**Your objective:** Could you print every record below exactly as it appears?

**Data lines:**
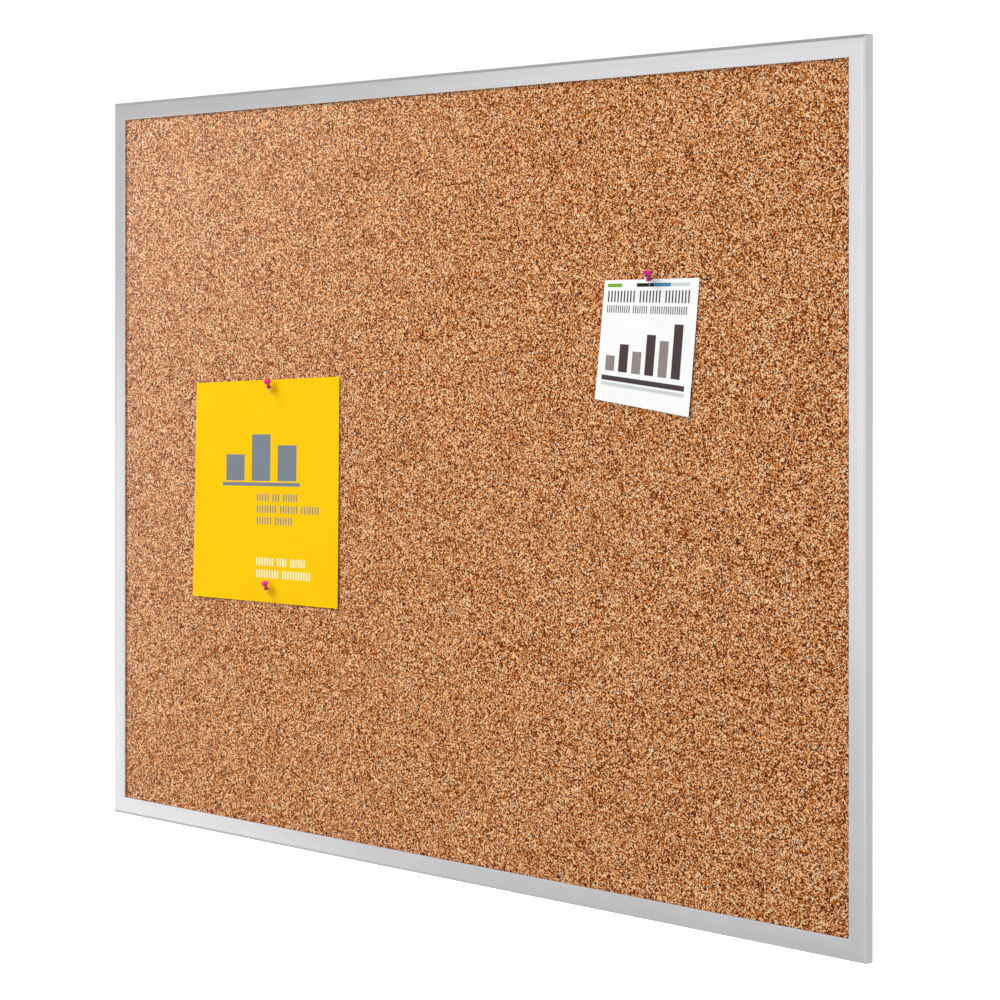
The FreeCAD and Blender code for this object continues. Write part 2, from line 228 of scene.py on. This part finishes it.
def cork():
    """Pressed cork granules: tan and orange crumbs, dark gaps and flecks of bark."""
    surface = Surface("cork_granules", Roughness=0.7, Specular_IOR_Level=0.06)

    def crumbs(size, shift, stray, stray_size):
        """One size of crumb with a ragged outline: its random colours and its distance field.

        The outline strays by up to about half of stray, in crumbs, in waves of stray_size.
        """
        wobble = surface.add("ShaderNodeTexNoise", {
            "Vector": surface.grid(stray_size, turn=FACE_AXES), "Scale": 1.0, "Detail": 1.0,
        }, noise_dimensions="2D").outputs["Color"]
        moved = surface.add(
            "ShaderNodeVectorMath",
            {0: wobble, 1: (stray, stray, stray), 2: surface.grid(size, shift, FACE_AXES)},
            operation="MULTIPLY_ADD",
        ).outputs[0]
        return surface.cells(moved, "2D")

    bark_tones, bark_reach = crumbs(BARK_FLECK, (3.1, 5.2, 1.7), 0.8, 1.6)
    large_tones, large_reach = crumbs(LARGE_CRUMB, (0, 0, 0), 0.8, 1.0)
    small_tones, small_reach = crumbs(SMALL_CRUMB, (7.3, 2.1, 4.4), 0.7, 0.6)
    clusters = surface.noise(7.5, detail=3.0, roughness=0.6, shift=(2.0, 8.0, 1.0))
    patches = surface.noise(55.0, detail=2.0, shift=(5.0, 3.0, 6.0))
    tone = surface.sum(
        surface.spread(large_tones["Red"], 0, 1, 0, LARGE_SHARE),
        surface.spread(small_tones["Red"], 0, 1, 0, SMALL_SHARE),
    )
    tone = surface.sum(tone, surface.vary(clusters, -0.03, 0.03))
    tone = surface.sum(tone, surface.vary(patches, -0.02, 0.02))
    colour = surface.ramp(
        surface.spread(tone, 0.15, 0.85),
        *((position, seen(*shown, CORK_SHEEN)) for position, shown in CORK_TONES),
    )

    # Some granules are ruddier and some yellower than the rest
    ruddy = surface.spread(large_tones["Green"], 0.6, 0.9, 0, 0.14)
    colour = surface.mix(ruddy, colour, seen(206, 100, 40))
    yellow = surface.spread(small_tones["Green"], 0.7, 0.95, 0, 0.1)
    colour = surface.mix(yellow, colour, seen(216, 174, 88))

    # Dark gaps between the granules, and flecks of bark
    gap = surface.spread(large_reach, 0.5, 0.74, 0.0, 0.6)
    colour = surface.mix(gap, colour, seen(98, 26, 0, CORK_SHEEN))
    bark = surface.sum(
        surface.spread(bark_tones["Blue"], 0.86, 0.9, 0.0, 0.8),
        surface.spread(bark_reach, 0.3, 0.6, 1.0, 0.0), "MULTIPLY",
    )
    colour = surface.mix(bark, colour, seen(84, 34, 8, CORK_SHEEN))

    # Painted sheen: a pale haze added to the colour towards the top left corner, standing in for
    # the gloss of a light at the left
    place = surface.add("ShaderNodeSeparateXYZ", {"Vector": surface.place}).outputs
    leftwards = surface.spread(place["X"], -1, 1, 1, -1)
    slope = surface.sum(leftwards, surface.spread(place["Z"], -1, 1, -0.6, 0.6))
    painted_sheen = surface.spread(slope, PAINTED_SHEEN_BEGINS, PAINTED_SHEEN_ENDS, 0, MOST_PAINTED_SHEEN)
    colour = surface.mix(painted_sheen, colour, seen(118, 134, 136), blend="ADD")

    domes = surface.spread(surface.sum(large_reach, small_reach), 0.1, 1.2, 1.0, 0.0)
    relief = surface.bump(domes, 0.4, 0.6)
    return surface.finish(Base_Color=colour, Normal=relief)


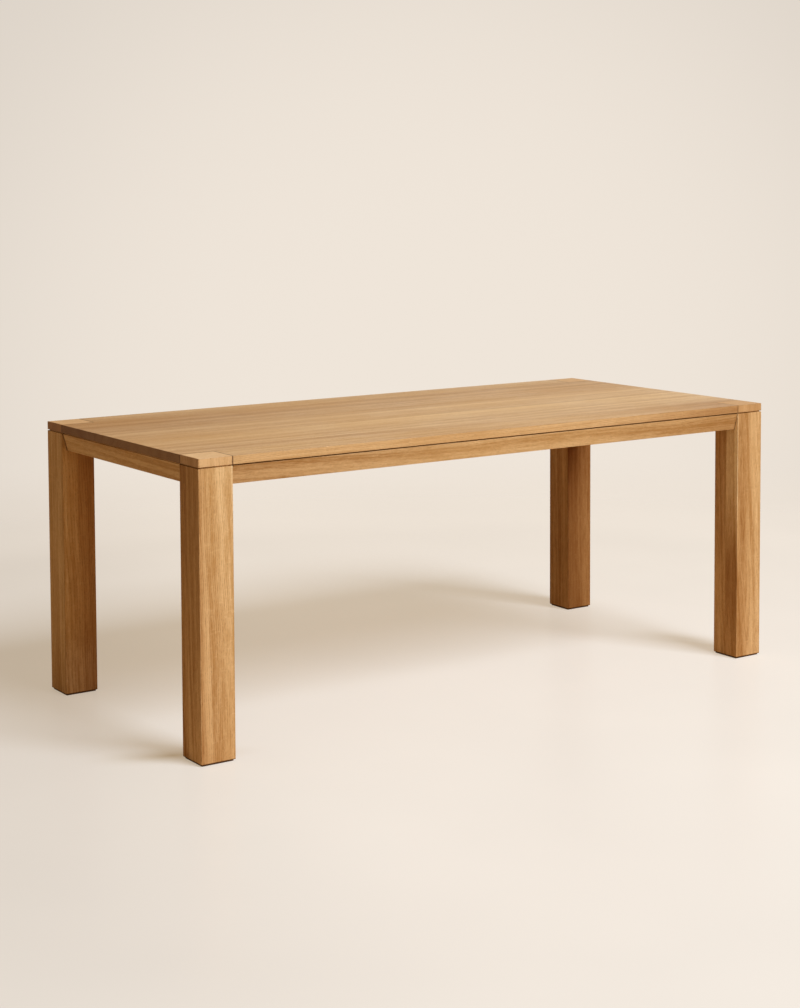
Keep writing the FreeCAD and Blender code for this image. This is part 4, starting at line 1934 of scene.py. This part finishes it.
    def world(self) -> None:
        """Makes the backdrop, its reflection and the weak fill that comes from all round."""
        world = bpy.data.worlds.new("studio")
        bpy.context.scene.world = world
        world.use_nodes = True
        tree = Tree(world.node_tree)
        direction = tree.vector("NORMALIZE", tree.node("TexCoord").outputs["Generated"])
        nearness = tree.vector("DOT_PRODUCT", direction, self.backdrop_middle, out="Value")
        tone = tree.ease(nearness, self.backdrop_spread, 1.0, self.backdrop_dim, 1.0)
        backdrop = tree.scaled(self.backdrop_colour, tone)
        fill = tree.scaled(self.fill_colour, self.fill_level)
        path = tree.node("LightPath").outputs
        aside = tree.vector("DOT_PRODUCT", direction, self.sheen_direction, out="Value")
        reach = tree.ease(aside, *self.sheen_spread, self.sheen_least)
        sheen = tree.math("MULTIPLY", path["Is Glossy Ray"], reach)
        share = tree.math("MAXIMUM", path["Is Camera Ray"], sheen)
        tree.end(tree.shader("Background", Color=tree.mix(share, fill, backdrop)), "OutputWorld")

    def lamp(self) -> bpy.types.Object:
        """Hangs the soft lamp.

        Returns:
            The lamp.
        """
        data = bpy.data.lights.new("soft_lamp", "AREA")
        data.shape = "SQUARE"
        data.size = self.lamp_size
        data.energy = self.lamp_power
        data.color = self.lamp_colour
        lamp = into_scene("soft_lamp", data)
        lamp.visible_camera = False
        lamp.location = self.lamp_place
        outwards = Vector(self.lamp_place) - Vector(self.lamp_aim)
        lamp.rotation_euler = outwards.to_track_quat("Z", "Y").to_euler()
        return lamp

    def build(self) -> list[bpy.types.Object]:
        """Builds the stage.

        Returns:
            The floor and the lamp.
        """
        self.world()
        return [self.floor(), self.lamp()]


@dataclass
class Viewpoint:
    """Camera a little above the table's height, at its front left corner.

    Attributes:
        place: Where it stands.
        pitch: Tilt from straight down.
        yaw: Turn about the upright axis, from looking along +Y.
        roll: Turn about the line of sight.
        lens: Focal length in millimetres.
        sensor: Width of the sensor in millimetres.
        shift: Upward shift of the view, as a share of its long side.
    """

    place: Triple = (-3.1280, -4.4787, 1.4432)
    pitch: float = 86.109
    yaw: float = -34.469
    roll: float = -0.248
    lens: float = 67.910
    sensor: float = 36.0
    shift: float = -0.19800

    def build(self) -> list[bpy.types.Object]:
        """Sets up the camera.

        Returns:
            The camera.
        """
        data = bpy.data.cameras.new("camera")
        data.lens = self.lens
        data.sensor_width = self.sensor
        data.shift_y = self.shift
        camera = into_scene("camera", data)
        camera.location = self.place
        aimed = Euler((math.radians(self.pitch), 0.0, math.radians(self.yaw))).to_matrix()
        roll = Matrix.Rotation(math.radians(self.roll), 3, "Z")
        camera.rotation_euler = (aimed @ roll).to_euler()
        bpy.context.scene.camera = camera
        return [camera]


def main() -> None:
    """Builds the table's looks and its stage."""
    logging.basicConfig(level=logging.INFO, format="%(name)s: %(message)s")
    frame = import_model()
    bpy.context.scene.view_settings.view_transform = "Standard"
    effects = Effects()
    assemblies = [
        TableTop(effects),
        LegSet(effects),
        ApronFrame(effects),
        Underside(effects, frame["nodes"]),
        Studio(),
        Viewpoint(),
    ]
    for assembly in assemblies:
        for piece in assembly.build():
            LOG.info("%s: %s", type(assembly).__name__, piece.name)


if __name__ == "__main__":
    main()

**Answer to the problem:**
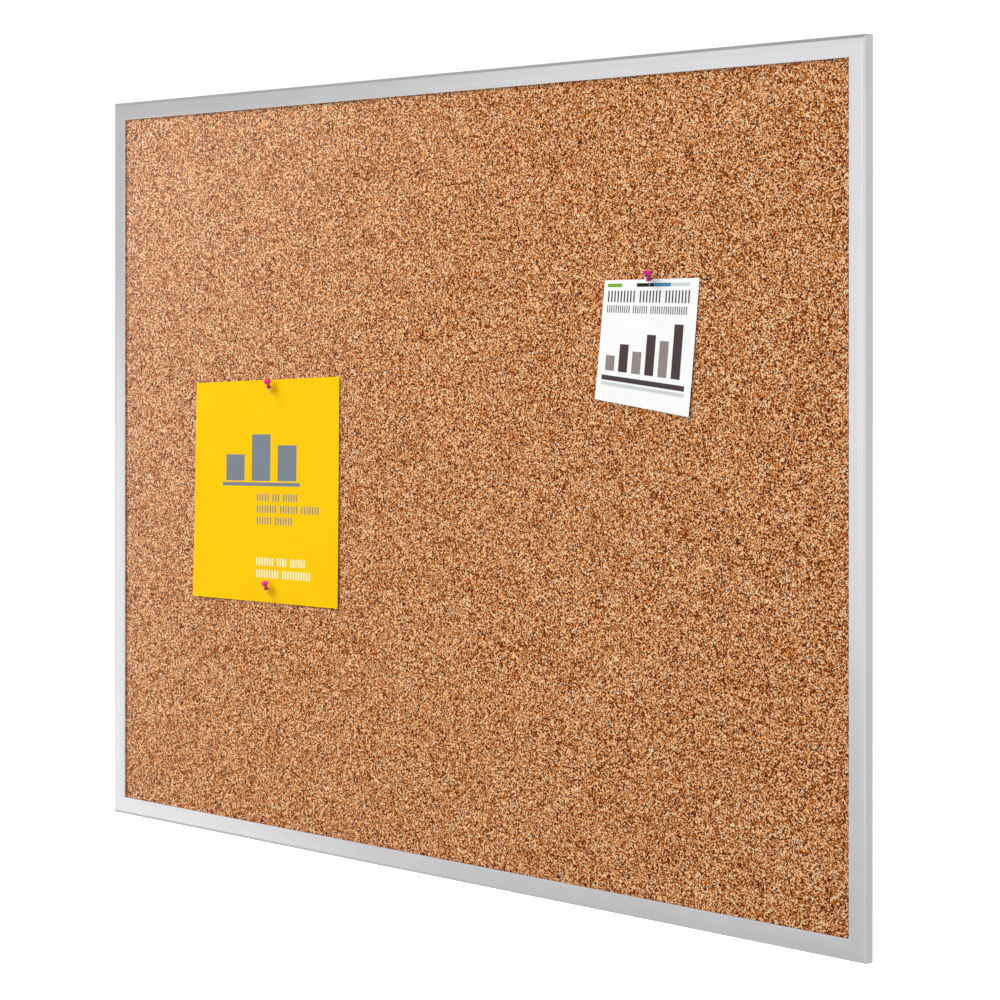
The FreeCAD and Blender code for this object continues. Write part 2, from line 228 of scene.py on. This part finishes it.
def cork():
    """Pressed cork granules: tan and orange crumbs, dark gaps and flecks of bark."""
    surface = Surface("cork_granules", Roughness=0.7, Specular_IOR_Level=0.06)

    def crumbs(size, shift, stray, stray_size):
        """One size of crumb with a ragged outline: its random colours and its distance field.

        The outline strays by up to about half of stray, in crumbs, in waves of stray_size.
        """
        wobble = surface.add("ShaderNodeTexNoise", {
            "Vector": surface.grid(stray_size, turn=FACE_AXES), "Scale": 1.0, "Detail": 1.0,
        }, noise_dimensions="2D").outputs["Color"]
        moved = surface.add(
            "ShaderNodeVectorMath",
            {0: wobble, 1: (stray, stray, stray), 2: surface.grid(size, shift, FACE_AXES)},
            operation="MULTIPLY_ADD",
        ).outputs[0]
        return surface.cells(moved, "2D")

    bark_tones, bark_reach = crumbs(BARK_FLECK, (3.1, 5.2, 1.7), 0.8, 1.6)
    large_tones, large_reach = crumbs(LARGE_CRUMB, (0, 0, 0), 0.8, 1.0)
    small_tones, small_reach = crumbs(SMALL_CRUMB, (7.3, 2.1, 4.4), 0.7, 0.6)
    clusters = surface.noise(7.5, detail=3.0, roughness=0.6, shift=(2.0, 8.0, 1.0))
    patches = surface.noise(55.0, detail=2.0, shift=(5.0, 3.0, 6.0))
    tone = surface.sum(
        surface.spread(large_tones["Red"], 0, 1, 0, LARGE_SHARE),
        surface.spread(small_tones["Red"], 0, 1, 0, SMALL_SHARE),
    )
    tone = surface.sum(tone, surface.vary(clusters, -0.03, 0.03))
    tone = surface.sum(tone, surface.vary(patches, -0.02, 0.02))
    colour = surface.ramp(
        surface.spread(tone, 0.15, 0.85),
        *((position, seen(*shown, CORK_SHEEN)) for position, shown in CORK_TONES),
    )

    # Some granules are ruddier and some yellower than the rest
    ruddy = surface.spread(large_tones["Green"], 0.6, 0.9, 0, 0.14)
    colour = surface.mix(ruddy, colour, seen(206, 100, 40))
    yellow = surface.spread(small_tones["Green"], 0.7, 0.95, 0, 0.1)
    colour = surface.mix(yellow, colour, seen(216, 174, 88))

    # Dark gaps between the granules, and flecks of bark
    gap = surface.spread(large_reach, 0.5, 0.74, 0.0, 0.6)
    colour = surface.mix(gap, colour, seen(98, 26, 0, CORK_SHEEN))
    bark = surface.sum(
        surface.spread(bark_tones["Blue"], 0.86, 0.9, 0.0, 0.8),
        surface.spread(bark_reach, 0.3, 0.6, 1.0, 0.0), "MULTIPLY",
    )
    colour = surface.mix(bark, colour, seen(84, 34, 8, CORK_SHEEN))

    # Painted sheen: a pale haze added to the colour towards the top left corner, standing in for
    # the gloss of a light at the left
    place = surface.add("ShaderNodeSeparateXYZ", {"Vector": surface.place}).outputs
    leftwards = surface.spread(place["X"], -1, 1, 1, -1)
    slope = surface.sum(leftwards, surface.spread(place["Z"], -1, 1, -0.6, 0.6))
    painted_sheen = surface.spread(slope, PAINTED_SHEEN_BEGINS, PAINTED_SHEEN_ENDS, 0, MOST_PAINTED_SHEEN)
    colour = surface.mix(painted_sheen, colour, seen(118, 134, 136), blend="ADD")

    domes = surface.spread(surface.sum(large_reach, small_reach), 0.1, 1.2, 1.0, 0.0)
    relief = surface.bump(domes, 0.4, 0.6)
    return surface.finish(Base_Color=colour, Normal=relief)


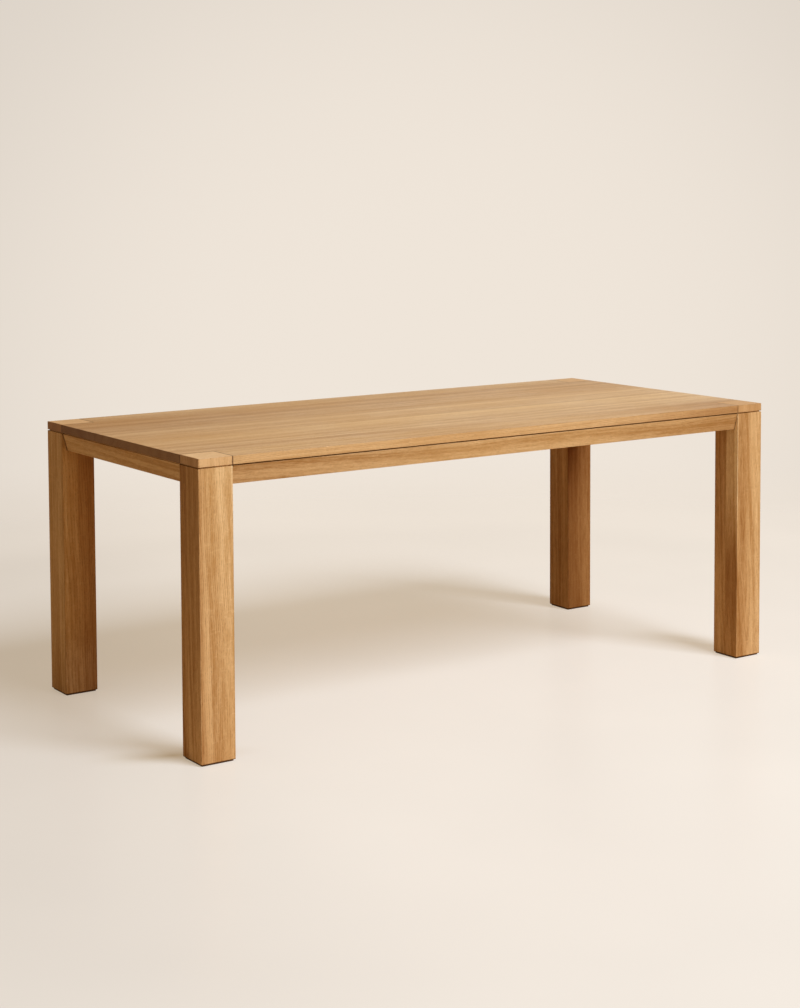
Keep writing the FreeCAD and Blender code for this image. This is part 4, starting at line 1934 of scene.py. This part finishes it.
    def world(self) -> None:
        """Makes the backdrop, its reflection and the weak fill that comes from all round."""
        world = bpy.data.worlds.new("studio")
        bpy.context.scene.world = world
        world.use_nodes = True
        tree = Tree(world.node_tree)
        direction = tree.vector("NORMALIZE", tree.node("TexCoord").outputs["Generated"])
        nearness = tree.vector("DOT_PRODUCT", direction, self.backdrop_middle, out="Value")
        tone = tree.ease(nearness, self.backdrop_spread, 1.0, self.backdrop_dim, 1.0)
        backdrop = tree.scaled(self.backdrop_colour, tone)
        fill = tree.scaled(self.fill_colour, self.fill_level)
        path = tree.node("LightPath").outputs
        aside = tree.vector("DOT_PRODUCT", direction, self.sheen_direction, out="Value")
        reach = tree.ease(aside, *self.sheen_spread, self.sheen_least)
        sheen = tree.math("MULTIPLY", path["Is Glossy Ray"], reach)
        share = tree.math("MAXIMUM", path["Is Camera Ray"], sheen)
        tree.end(tree.shader("Background", Color=tree.mix(share, fill, backdrop)), "OutputWorld")

    def lamp(self) -> bpy.types.Object:
        """Hangs the soft lamp.

        Returns:
            The lamp.
        """
        data = bpy.data.lights.new("soft_lamp", "AREA")
        data.shape = "SQUARE"
        data.size = self.lamp_size
        data.energy = self.lamp_power
        data.color = self.lamp_colour
        lamp = into_scene("soft_lamp", data)
        lamp.visible_camera = False
        lamp.location = self.lamp_place
        outwards = Vector(self.lamp_place) - Vector(self.lamp_aim)
        lamp.rotation_euler = outwards.to_track_quat("Z", "Y").to_euler()
        return lamp

    def build(self) -> list[bpy.types.Object]:
        """Builds the stage.

        Returns:
            The floor and the lamp.
        """
        self.world()
        return [self.floor(), self.lamp()]


@dataclass
class Viewpoint:
    """Camera a little above the table's height, at its front left corner.

    Attributes:
        place: Where it stands.
        pitch: Tilt from straight down.
        yaw: Turn about the upright axis, from looking along +Y.
        roll: Turn about the line of sight.
        lens: Focal length in millimetres.
        sensor: Width of the sensor in millimetres.
        shift: Upward shift of the view, as a share of its long side.
    """

    place: Triple = (-3.1280, -4.4787, 1.4432)
    pitch: float = 86.109
    yaw: float = -34.469
    roll: float = -0.248
    lens: float = 67.910
    sensor: float = 36.0
    shift: float = -0.19800

    def build(self) -> list[bpy.types.Object]:
        """Sets up the camera.

        Returns:
            The camera.
        """
        data = bpy.data.cameras.new("camera")
        data.lens = self.lens
        data.sensor_width = self.sensor
        data.shift_y = self.shift
        camera = into_scene("camera", data)
        camera.location = self.place
        aimed = Euler((math.radians(self.pitch), 0.0, math.radians(self.yaw))).to_matrix()
        roll = Matrix.Rotation(math.radians(self.roll), 3, "Z")
        camera.rotation_euler = (aimed @ roll).to_euler()
        bpy.context.scene.camera = camera
        return [camera]


def main() -> None:
    """Builds the table's looks and its stage."""
    logging.basicConfig(level=logging.INFO, format="%(name)s: %(message)s")
    frame = import_model()
    bpy.context.scene.view_settings.view_transform = "Standard"
    effects = Effects()
    assemblies = [
        TableTop(effects),
        LegSet(effects),
        ApronFrame(effects),
        Underside(effects, frame["nodes"]),
        Studio(),
        Viewpoint(),
    ]
    for assembly in assemblies:
        for piece in assembly.build():
            LOG.info("%s: %s", type(assembly).__name__, piece.name)


if __name__ == "__main__":
    main()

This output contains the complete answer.